After this, she erected barriers but suspected that Orellana-Arias,
38, merely switched to a side door after this. Her next recourse
was hidden cameras. This is why the police now have footage of him
bringing female undergarments to his nose. The tenant turned the tape
over to the police, who have turned Orellana-Orias over to the court
system.
'Nothing beats rock' may not always serve as a perfect roshambo tactic, but it proved to be a good enough decision during a party in Fort Worth, Texas, recently. After leaving said small backyard gathering in a huff, attendee Miguel Chavez, 42, returned and ended up embroiled in an argument that he punctuated with a gunshot wound before fleeing.
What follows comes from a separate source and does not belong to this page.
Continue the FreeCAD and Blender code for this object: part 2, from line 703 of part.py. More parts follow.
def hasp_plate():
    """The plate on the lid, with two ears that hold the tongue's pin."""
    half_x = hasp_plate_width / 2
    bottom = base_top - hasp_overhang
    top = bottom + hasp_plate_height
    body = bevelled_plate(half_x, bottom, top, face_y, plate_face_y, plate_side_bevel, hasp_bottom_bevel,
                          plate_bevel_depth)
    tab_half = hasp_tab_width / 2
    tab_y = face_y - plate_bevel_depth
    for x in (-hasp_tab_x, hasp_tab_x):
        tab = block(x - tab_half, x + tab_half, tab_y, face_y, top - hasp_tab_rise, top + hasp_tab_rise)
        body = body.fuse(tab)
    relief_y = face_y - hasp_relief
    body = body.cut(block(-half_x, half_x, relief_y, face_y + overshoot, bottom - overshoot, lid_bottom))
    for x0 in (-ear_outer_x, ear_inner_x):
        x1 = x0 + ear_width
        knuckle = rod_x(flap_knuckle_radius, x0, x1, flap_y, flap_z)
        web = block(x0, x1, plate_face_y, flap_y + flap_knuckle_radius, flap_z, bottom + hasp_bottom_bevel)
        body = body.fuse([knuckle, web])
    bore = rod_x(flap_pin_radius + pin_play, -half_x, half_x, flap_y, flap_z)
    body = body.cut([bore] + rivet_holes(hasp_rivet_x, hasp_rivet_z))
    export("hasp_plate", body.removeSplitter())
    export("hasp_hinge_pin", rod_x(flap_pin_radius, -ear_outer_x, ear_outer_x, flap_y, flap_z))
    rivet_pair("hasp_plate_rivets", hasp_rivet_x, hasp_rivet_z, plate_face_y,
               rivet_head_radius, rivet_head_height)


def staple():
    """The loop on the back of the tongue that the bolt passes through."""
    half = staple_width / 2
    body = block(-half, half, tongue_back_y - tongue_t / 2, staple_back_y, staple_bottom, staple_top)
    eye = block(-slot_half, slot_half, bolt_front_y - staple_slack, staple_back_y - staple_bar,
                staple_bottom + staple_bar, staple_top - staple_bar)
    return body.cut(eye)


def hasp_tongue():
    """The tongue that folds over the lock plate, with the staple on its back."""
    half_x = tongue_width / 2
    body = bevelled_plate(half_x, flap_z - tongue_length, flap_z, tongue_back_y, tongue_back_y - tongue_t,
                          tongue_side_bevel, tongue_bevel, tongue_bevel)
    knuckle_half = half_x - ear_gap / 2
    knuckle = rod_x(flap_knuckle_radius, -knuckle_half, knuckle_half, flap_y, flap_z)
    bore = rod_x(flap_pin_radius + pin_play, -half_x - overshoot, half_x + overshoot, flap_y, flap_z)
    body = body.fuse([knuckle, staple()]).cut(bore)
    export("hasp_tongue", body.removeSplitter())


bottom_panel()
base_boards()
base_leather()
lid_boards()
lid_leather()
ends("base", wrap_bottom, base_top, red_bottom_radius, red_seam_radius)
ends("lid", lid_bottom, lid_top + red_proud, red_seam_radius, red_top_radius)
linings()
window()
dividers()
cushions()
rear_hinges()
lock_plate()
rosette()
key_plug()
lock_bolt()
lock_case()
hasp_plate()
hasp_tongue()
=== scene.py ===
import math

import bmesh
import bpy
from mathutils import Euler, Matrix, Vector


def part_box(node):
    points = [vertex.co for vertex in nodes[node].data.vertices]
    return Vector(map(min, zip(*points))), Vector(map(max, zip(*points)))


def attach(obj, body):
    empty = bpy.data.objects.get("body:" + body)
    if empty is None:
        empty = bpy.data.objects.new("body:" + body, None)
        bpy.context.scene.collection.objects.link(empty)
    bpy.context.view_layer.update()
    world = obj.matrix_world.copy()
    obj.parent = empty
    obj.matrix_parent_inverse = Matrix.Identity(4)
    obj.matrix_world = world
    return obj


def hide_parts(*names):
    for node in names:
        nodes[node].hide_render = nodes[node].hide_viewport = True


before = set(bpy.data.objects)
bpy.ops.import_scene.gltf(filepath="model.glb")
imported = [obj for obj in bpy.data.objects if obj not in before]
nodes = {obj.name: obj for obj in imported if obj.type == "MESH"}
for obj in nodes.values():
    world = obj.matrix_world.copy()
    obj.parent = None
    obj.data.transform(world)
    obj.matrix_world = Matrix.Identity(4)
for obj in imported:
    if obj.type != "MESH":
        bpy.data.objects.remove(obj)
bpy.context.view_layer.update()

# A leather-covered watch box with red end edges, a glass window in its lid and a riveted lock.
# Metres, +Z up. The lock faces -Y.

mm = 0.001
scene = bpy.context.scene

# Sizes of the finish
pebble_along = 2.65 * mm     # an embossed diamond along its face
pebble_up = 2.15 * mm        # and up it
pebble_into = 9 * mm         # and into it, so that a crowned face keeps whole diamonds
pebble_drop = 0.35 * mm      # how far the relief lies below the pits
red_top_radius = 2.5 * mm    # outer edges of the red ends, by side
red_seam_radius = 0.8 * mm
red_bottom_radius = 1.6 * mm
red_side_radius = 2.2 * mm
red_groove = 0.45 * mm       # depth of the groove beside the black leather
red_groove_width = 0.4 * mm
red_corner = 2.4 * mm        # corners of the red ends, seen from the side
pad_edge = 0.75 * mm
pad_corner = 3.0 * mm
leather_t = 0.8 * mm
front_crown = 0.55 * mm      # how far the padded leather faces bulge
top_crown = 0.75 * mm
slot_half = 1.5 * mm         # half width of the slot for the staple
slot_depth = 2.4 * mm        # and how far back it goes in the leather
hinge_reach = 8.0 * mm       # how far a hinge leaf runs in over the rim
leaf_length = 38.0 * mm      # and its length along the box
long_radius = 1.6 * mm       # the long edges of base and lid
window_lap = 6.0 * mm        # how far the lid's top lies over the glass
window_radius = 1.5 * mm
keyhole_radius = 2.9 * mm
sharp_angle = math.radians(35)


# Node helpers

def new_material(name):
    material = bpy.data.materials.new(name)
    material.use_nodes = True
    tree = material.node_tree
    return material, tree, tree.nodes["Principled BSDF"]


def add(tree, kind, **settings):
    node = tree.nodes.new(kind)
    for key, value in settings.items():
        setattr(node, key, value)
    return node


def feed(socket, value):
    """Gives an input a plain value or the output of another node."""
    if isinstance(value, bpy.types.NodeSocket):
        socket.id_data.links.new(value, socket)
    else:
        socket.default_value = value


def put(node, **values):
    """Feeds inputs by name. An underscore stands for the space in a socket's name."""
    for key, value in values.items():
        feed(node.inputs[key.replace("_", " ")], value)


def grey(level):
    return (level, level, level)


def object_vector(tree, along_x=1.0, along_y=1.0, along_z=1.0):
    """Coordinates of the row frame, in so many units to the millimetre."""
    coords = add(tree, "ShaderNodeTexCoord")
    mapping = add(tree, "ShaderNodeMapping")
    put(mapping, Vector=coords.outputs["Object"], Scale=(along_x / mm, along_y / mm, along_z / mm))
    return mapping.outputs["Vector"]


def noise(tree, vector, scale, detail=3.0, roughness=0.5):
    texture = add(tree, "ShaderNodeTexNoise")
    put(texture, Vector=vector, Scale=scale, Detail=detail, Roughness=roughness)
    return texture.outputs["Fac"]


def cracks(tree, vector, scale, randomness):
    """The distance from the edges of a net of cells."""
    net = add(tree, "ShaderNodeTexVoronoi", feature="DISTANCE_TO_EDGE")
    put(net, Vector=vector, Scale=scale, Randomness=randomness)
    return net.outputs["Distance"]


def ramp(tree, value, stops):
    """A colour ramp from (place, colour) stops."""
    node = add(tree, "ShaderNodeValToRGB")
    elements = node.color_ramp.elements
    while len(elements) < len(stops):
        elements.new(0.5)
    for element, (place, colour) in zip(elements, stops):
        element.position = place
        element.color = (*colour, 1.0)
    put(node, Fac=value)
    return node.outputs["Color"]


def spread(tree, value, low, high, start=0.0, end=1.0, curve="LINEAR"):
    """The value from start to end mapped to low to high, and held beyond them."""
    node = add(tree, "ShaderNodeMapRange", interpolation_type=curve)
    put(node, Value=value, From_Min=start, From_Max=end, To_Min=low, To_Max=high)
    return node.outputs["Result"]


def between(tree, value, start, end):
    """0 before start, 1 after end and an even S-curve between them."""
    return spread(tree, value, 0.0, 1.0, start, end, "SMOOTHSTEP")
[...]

As several partygoers gave chase, Chavez turned on several occasions to fire at them. His pursuers retaliated by lobbing landscaping bricks at him, eventually taking him to the ground. As he continued to fire, killing one person and injuring two others, he soon found himself being beaten by hand-held bricks and died at the scene.
Elsewhere in Texas, Bethany Martin, 17, and a 16-year-old friend happened upon a corpse in a Bexar County ditch. They rang a friend, who summoned the authorities upon arrival, but before that they recorded two Snapchat videos: one with them posing next to the body and the other of Martin removing the dead man's medallion and chain. Reportedly, she threw the latter on the ground and gave the medallion to her friend to attach to her necklace. After all, as the friend is quoted as telling investigators, it 'matched her fashion style'. Both jewellery items were given to the 25-year-old suicide victim's next of kin, and the two teenagers have been charged with 'theft to a human corpse or grave'.
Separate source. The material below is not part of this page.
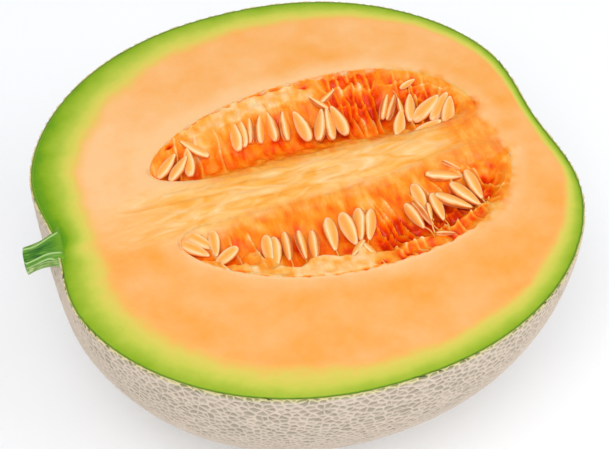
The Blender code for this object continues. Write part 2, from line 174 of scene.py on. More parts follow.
# How much paler (or darker, below 0) its outer part is there, as a share of that width.
GREEN_TONES = (
    (0, 0.05), (90, 0.0), (122, 0.0), (150, -0.16), (166, -0.28), (178, -0.14), (190, -0.02),
    (200, 0.04), (222, 0.10), (250, 0.25), (268, 0.16), (283, 0.03), (345, 0.02), (360, 0.05),
)
SKIN_DEPTH = 0.0012  # thickness of the rind piece, below the net's crests
MM = 0.001

NET_RADIUS = 0.083  # of the sphere that the net's cells are counted on
CELL_AREA = 0.866  # of a six-sided cell of width 1
NET_STRAY = 0.40  # how far a cell's site strays, as a share of the spacing of sites
NET_GAPS = 0.12  # share of sites left out, which makes some cells larger
NET_CLOSEST = 0.36  # least spacing of sites, as a share of the usual one
NET_TOP = 0.10  # height on the unit sphere up to which the net has cells
SITES_TOP = 0.18  # and up to which their neighbours' sites are kept

CAMERA_ACROSS = -20.565  # degrees round the fruit from its side
CAMERA_UP = 48.0
CAMERA_DISTANCE = 0.4455
CAMERA_LENS = 88.76
CAMERA_SENSOR = 36.0
LOOK_AT = (-0.00719, -0.01825, CUT_HEIGHT)
FLOOR_REACH = 4.0

# What is set on a kind of node unless a call says otherwise, and its output if not the first.
NODE_SETTINGS = {"Mix": {"data_type": "RGBA"}, "Math": {"operation": "MULTIPLY_ADD"}}
NODE_OUTPUTS = {"Attribute": "Fac", "Mix": 2, "SeparateXYZ": "Z", "TexCoord": "Object"}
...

When a 12-year-old girl experiencing labour pains arrived at a Tulsa, Oklahoma, hospital, questioning led them to the identity of the father, 24-year-old Juan Miranda-Jara. They also determined his current whereabouts: since impregnating the girl, he had been sent to prison for an unrelated rape. Further investigation revealed that the girl's mother had 'permitted' what is classed as first-degree rape of a minor and thrown a baby shower to celebrate the upcoming birth. She faces charges of enabling child sex abuse and of child neglect.
Reuters reports on two beachgoers who, as New South Wales police commissioner Mick Fuller tells it, 'were startled by a deer, ran into the national park, and got lost' in the forest there. The two nude men eventually rang the emergency services for help. Upon their rescue, which was enabled by a police helicopter, they were fined for breaching the area's COVID-19 lockdown.